On 17/12/18 - 14:01:41, Eric Dumazet wrote:
> On Mon, Dec 17, 2018 at 1:57 PM Christoph Paasch <cpaa...@apple.com> wrote:
> >
> > On 17/12/18 - 08:04:08, Eric Dumazet wrote:
> > > On Fri, Dec 14, 2018 at 2:40 PM Christoph Paasch <cpaa...@apple.com>
> > > wrote:
> > > >
> > >
> > > ...
> > >
> > > > int tcp_fastopen_reset_cipher(struct net *net, struct sock *sk,
> > > > void *key, unsigned int len)
> > > > {
> > > > @@ -96,13 +131,22 @@ error: kfree(ctx);
> > > > spin_lock(&net->ipv4.tcp_fastopen_ctx_lock);
> > > > if (sk) {
> > > > q = &inet_csk(sk)->icsk_accept_queue.fastopenq;
> > >
> > > > + rcu_assign_pointer(ctx->next, q->ctx);
> > > At this point, ctx is not yet visible, so you do not need a barrier yet
> > > ctx->next = q->ctx;
> >
> > Thanks, I will change that.
> >
> > >
> > >
> > > > + rcu_assign_pointer(q->ctx, ctx);
> > >
> > > Note that readers could see 3 contexts in the chain, instead of maximum
> > > two.
> > >
> > > This means that proc_tcp_fastopen_key() (your 3/5 change) would
> > > overflow an automatic array :
> > >
> > > while (ctxt) {
> > > memcpy(&key[i], ctxt->key, TCP_FASTOPEN_KEY_LENGTH);
> > > i += 4;
> > > ctxt = rcu_dereference(ctxt->next);
> > > }
> >
> > Ouch! Thanks for spotting this.
> >
> > If it's ok to have a brief moment of 3 contexts for the readers, I would
> > protect against overflows the readers.
>
> I believe you can refactor the code here, to publish the new pointer
> (rcu_assign_pointer(ctx->next, q->ctx);)

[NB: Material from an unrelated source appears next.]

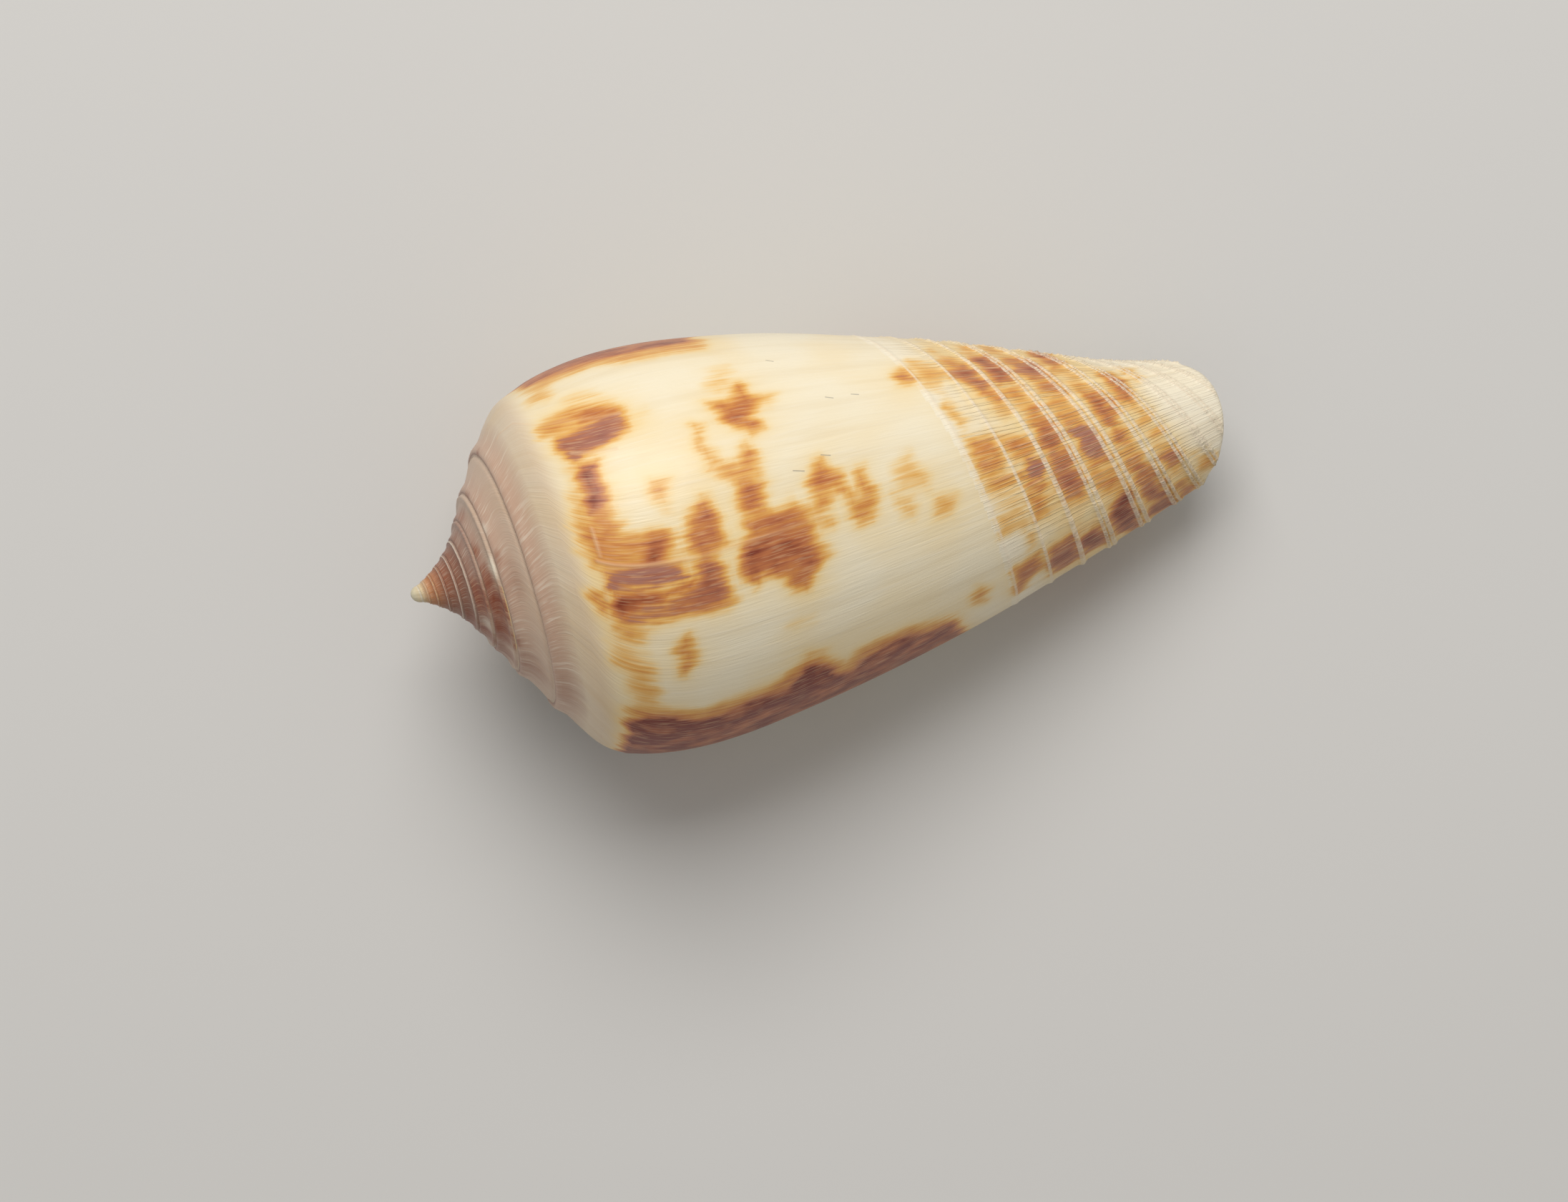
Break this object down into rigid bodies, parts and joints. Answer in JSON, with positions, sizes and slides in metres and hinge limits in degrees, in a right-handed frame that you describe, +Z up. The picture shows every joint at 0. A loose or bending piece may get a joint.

> only after you have shorten the chain.
>
> No worries if one incoming packet can see only the old primary key,
> but not the fallback one,
> since we are anyway about to remove the old fallback.
>
> Ideally the rcu_assign_pointer(ctx->next, q->ctx) operation should be
> the last one, when the new chain
> is clean and ready to be used.
Sounds good, I will do that.
Thanks,
Christoph